Alan has nearly as many entries as Richard. He was 'on trial' as a local preacher in 1937 (p261, p291) and p296 states 'The preacher who has served in the Circuit for the longest time and continues to serve (in 1988) is Alan Goodearl: 49 years. In 1948 he was 'Migration Secretary" (He is to keep in touch with young people who leave home) (p267). On Oct 4th 1959 he conducted the last service at London Road (p272) and was among the helpers from other churches at Castlefield (p307). When he moved to Bourne End he became one of the 'own preachers' at the chapel there (p281).

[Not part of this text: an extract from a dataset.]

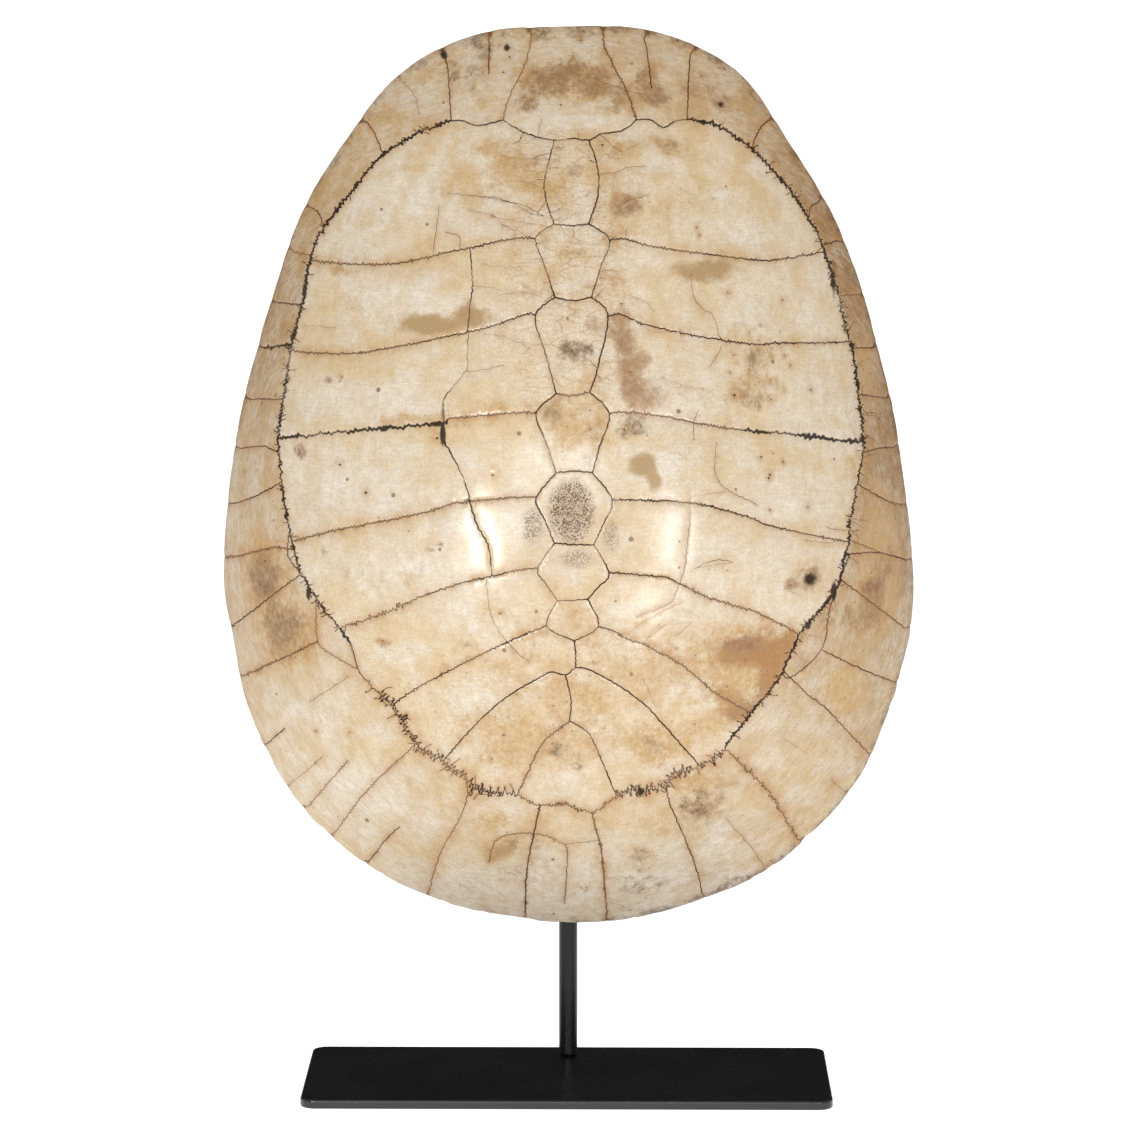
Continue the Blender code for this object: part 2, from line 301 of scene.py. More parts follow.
def lamp(name, azimuth, elevation, distance, width, height, power):
    """A flat lamp that looks at the crown of the shell. Azimuth 0 is the camera's side."""
    data = bpy.data.lights.new(name, "AREA")
    data.shape = "RECTANGLE"
    data.size, data.size_y = width, height
    data.energy = power
    made = bpy.data.objects.new(name, data)
    a, e = math.radians(azimuth), math.radians(elevation)
    away = Vector((math.sin(a) * math.cos(e), -math.cos(a) * math.cos(e), math.sin(e)))
    made.location = TARGET + away * distance
    made.rotation_euler = away.to_track_quat("Z", "Y").to_euler()
    made.visible_camera = False
    scene.collection.objects.link(made)
    return made


for strip in STRIPS:
    lamp(*strip).visible_diffuse = False
for glow in GLOWS:
    lamp(*glow).visible_glossy = False

# %% The white sky
world = bpy.data.worlds.new("white_sky")
scene.world = world
world.use_nodes = True
background = world.node_tree.nodes["Background"]
background.inputs["Color"].default_value = (1, 1, 1, 1)
background.inputs["Strength"].default_value = SKY_STRENGTH
print("sky strength:", SKY_STRENGTH)

# %% The dark screen behind
screen_cloth, wires, shader, place = new_material("screen_cloth")
set_shader(shader, Base_Color=(0.01, 0.01, 0.01, 1), Roughness=0.9)
bm = bmesh.new()
bmesh.ops.create_grid(bm, x_segments=1, y_segments=1, size=0.5)
SCREEN_PLACE, SCREEN_SIZE = (0, 6.0, 2.55), (12, 5, 1)     # m
upright = Matrix.Rotation(math.pi / 2, 3, "X")
placed = Matrix.LocRotScale(SCREEN_PLACE, upright, SCREEN_SIZE)
bmesh.ops.transform(bm, verts=bm.verts, matrix=placed)
screen = mesh_object("dark_screen", bm, screen_cloth)
screen.visible_camera = False
screen.visible_diffuse = False
screen.visible_shadow = False
screen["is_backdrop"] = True

# %% [markdown]
# ## The dome
# The shell is a dome that leans back a little. Seen from the front its outline is an egg: narrow at
# the head, wide low down. A ring of measured radii gives that outline, and a smooth curve passes
# through them. The depth grows slowly near the crown and quickly near the rim. These are the same
# rules that shaped the CAD solid, so the skin made here lies exactly on it. x runs across the shell
# and z up from the crown, both in millimetres.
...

He has written the chapter on Bourne End (p135-137) and reminisces on the 1934 Methodist Union (p253-255). His final entry on p329 is 'Wilf Osborne began to feel rather inferior as he saw all his new preachers coming on to the plan with letters after their names. His good spirits revived however when he realised that he too was a 'B.A' - 'Born Again'!
Jo is referred to on p74 as Poor Steward at Wesley in 1950 and Ivan on p308 as conductor of the Junior Choir at Castlefield.
There only appear to be two references although there may be others through the female line. Edna (Tonks) wrote the paragraphs on Sands (p220/1) and Avril was 'on trial' in 1951 probably when she was at university.